Néanmoins, en plus de la richesse des sujets, l’ouvrage de Blangy a le mérite d’être pluridisciplinaire par les thèmes traités. Il mérite de rejoindre des publications et recherches à lire sur l’identité culturelle, la reconquête identitaire et la préservation de la culture (p. 42), le tourisme autochtone versus communautaire, la réduction de la pauvreté et la résilience du paysage (51-53). Sont abordés de façon stimulante la perception du territoire et de ses ressources (p. 567) avec le dilemme communautés / extraction minière ou communautés / tourisme (Amérique latine, Afrique, Canada), la diversification du développement économique dans les communautés indigènes ainsi que le rôle des TIC et du Web 2.0.

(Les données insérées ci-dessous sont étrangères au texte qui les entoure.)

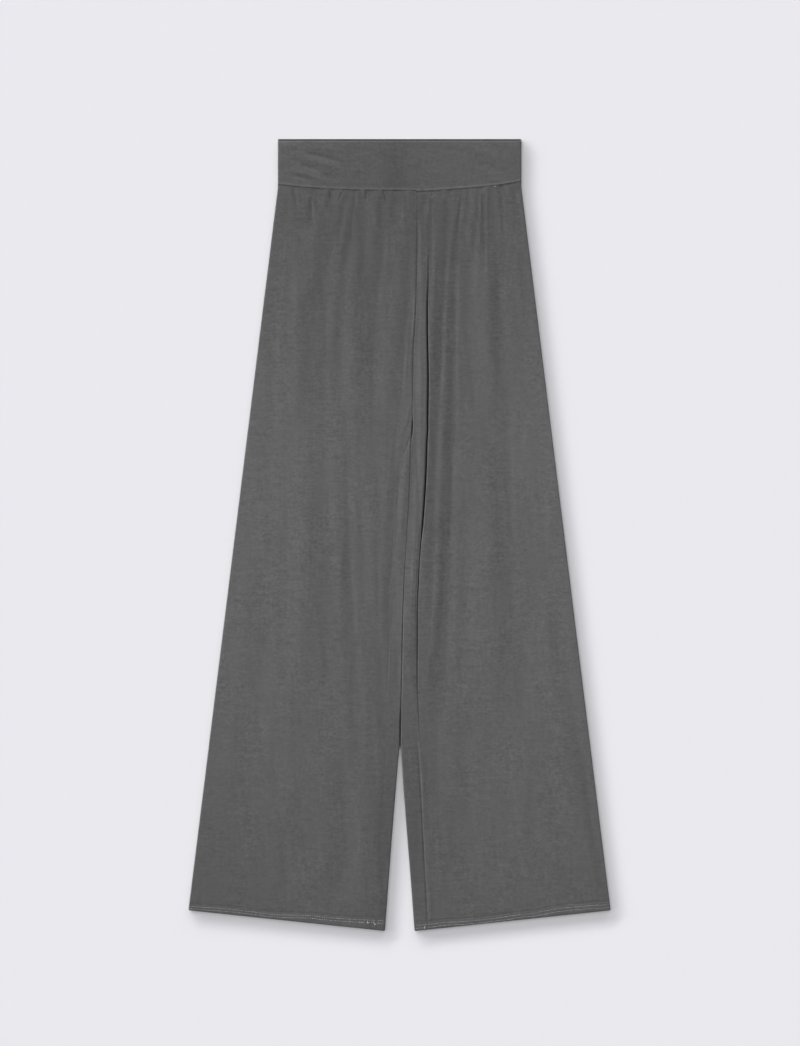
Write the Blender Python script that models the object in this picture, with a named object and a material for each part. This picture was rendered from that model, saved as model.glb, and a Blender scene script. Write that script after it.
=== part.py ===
"""Wide-leg joggers in fine jersey, laid out flat with the front up.

Metres, +Z up. The waist points to +Y and the hems to -Y, and the cloth rests on z = 0. Left and right are
the wearer's, so the left leg lies at +X. Each leg is a flattened tube of a front and a back panel. They
meet at the side seam, in the middle of the outer fold, and at the inseam, which leaves the inner fold at
the crotch and lies a little way in on the front below it. Above the crotch the fronts meet at the
centre-front seam and the backs lie the same way beneath them. Below the crotch the legs lie side by side,
then a slit apart, then spread. Each hem is turned up inside, and the waistband is one loop of doubled
jersey, folded at its top edge.
"""

import math
from collections import namedtuple
from functools import partial

import bmesh
import bpy
import numpy as np

# Cloth
CLOTH = 0.0010  # one ply
SEAM_GAP = 0.0003  # between pieces, and between the two plies of a hem or the band
PLY_STEP = CLOTH + SEAM_GAP
LAID_HEIGHT = 4 * PLY_STEP  # two plies of a front on two plies of a back, at a hem
FOLD_RADIUS = (LAID_HEIGHT - CLOTH) / 2  # of a side fold, to the middle of its cloth
FOLD_HALF = math.pi * FOLD_RADIUS / 2  # along the cloth, from a fold's top to its middle
FOLD_AXIS = LAID_HEIGHT / 2
FOLD_INSET = SEAM_GAP / 2 + CLOTH / 2 + FOLD_RADIUS  # from a leg's inner edge to its fold's axis

# Outline
LENGTH = 1.070
TOP = LENGTH / 2
BAND_SIDE_DEPTH = 0.066
WAIST_HALF = 0.165
SIDE_CORNER = TOP - BAND_SIDE_DEPTH
HEM_HALF = 0.2855
HEM_OUTER = -0.5068
HEM_INNER = -TOP
CROTCH = 0.155
CROTCH_EASE = 0.020  # height over which the cloth rolls down into the fork
SLIT_TOP = -0.228  # below it the legs lie a slit apart
SLIT_EASE = 0.020
SLIT_HALF = 0.0006
SPLIT = -0.283  # below it they spread
INNER_CORNER = {"left": 0.0198, "right": -0.0197}
FRONT_TOP_STEP = 0.0012  # the band's front edge lies this much lower than its back edge
HEM_TURN = 0.013
BAND_SEAM_MIDDLE = 0.4655
BAND_SEAM_RISE = {"left": 0.0125, "right": 0.0080}  # how much higher the band's seam is at the side
BAND_SEAM_BEND = 2.5  # the power by which it rises
SIDE = {"left": 1, "right": -1}

# Where the centre-front seam and, below the crotch, the meeting line of the legs run
Station = namedtuple("Station", "y x")
CENTRE_LINE = [
    Station(-0.536, 0.0000),
    Station(-0.300, 0.0000),
    Station(-0.256, 0.0006),
    Station(-0.229, 0.0014),
    Station(-0.175, 0.0028),
    Station(-0.121, 0.0037),
    Station(-0.067, 0.0051),
    Station(-0.013, 0.0080),
    Station(0.041, 0.0111),
    Station(0.095, 0.0142),
    Station(0.135, 0.0163),
    Station(0.176, 0.0170),
    Station(0.230, 0.0176),
    Station(0.257, 0.0184),
    Station(0.284, 0.0203),
    Station(0.311, 0.0217),
    Station(0.338, 0.0224),
    Station(0.392, 0.0230),
    Station(0.470, 0.0237),
]

# How far the inseam lies from the middle of the inner fold, along the cloth
Strip = namedtuple("Strip", "y width")
INSEAM_STRIP = {
    "left": [
        Strip(-0.536, 0.0185),
        Strip(-0.410, 0.0220),
        Strip(-0.290, 0.0235),
        Strip(-0.216, 0.0168),
        Strip(-0.111, 0.0156),
        Strip(-0.036, 0.0155),
        Strip(0.018, 0.0155),
        Strip(0.073, 0.0102),
        Strip(0.108, 0.0057),
        Strip(0.155, 0.0000),
        Strip(0.250, 0.0000),
    ],
    "right": [
        Strip(-0.536, 0.0135),
        Strip(-0.410, 0.0170),
        Strip(-0.290, 0.0180),
        Strip(-0.100, 0.0170),
        Strip(-0.010, 0.0192),
        Strip(0.060, 0.0155),
        Strip(0.108, 0.0082),
        Strip(0.155, 0.0000),
        Strip(0.250, 0.0000),
    ],
}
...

Bref, bien que très répétitif, l’ouvrage de Sylvie Blangy façonne l’opinion de tout lecteur averti, d’où qu’il soit, et l’amène à vivre ou à tenter l’expérience en territoire autochtone. Il invite à quitter les préjugés sur ces peuples pour partager leur culture, s’en enrichir et apprécier leur mode de vie. Car les tentatives de mise en place des projets de développement touristique dans ces milieux par les gouvernements et les organisations sans l’implication des populations autochtones et sans la prise en compte de leurs aspirations se solderont toujours par des échecs ou des contestations, et par leur réduction à la dépendance.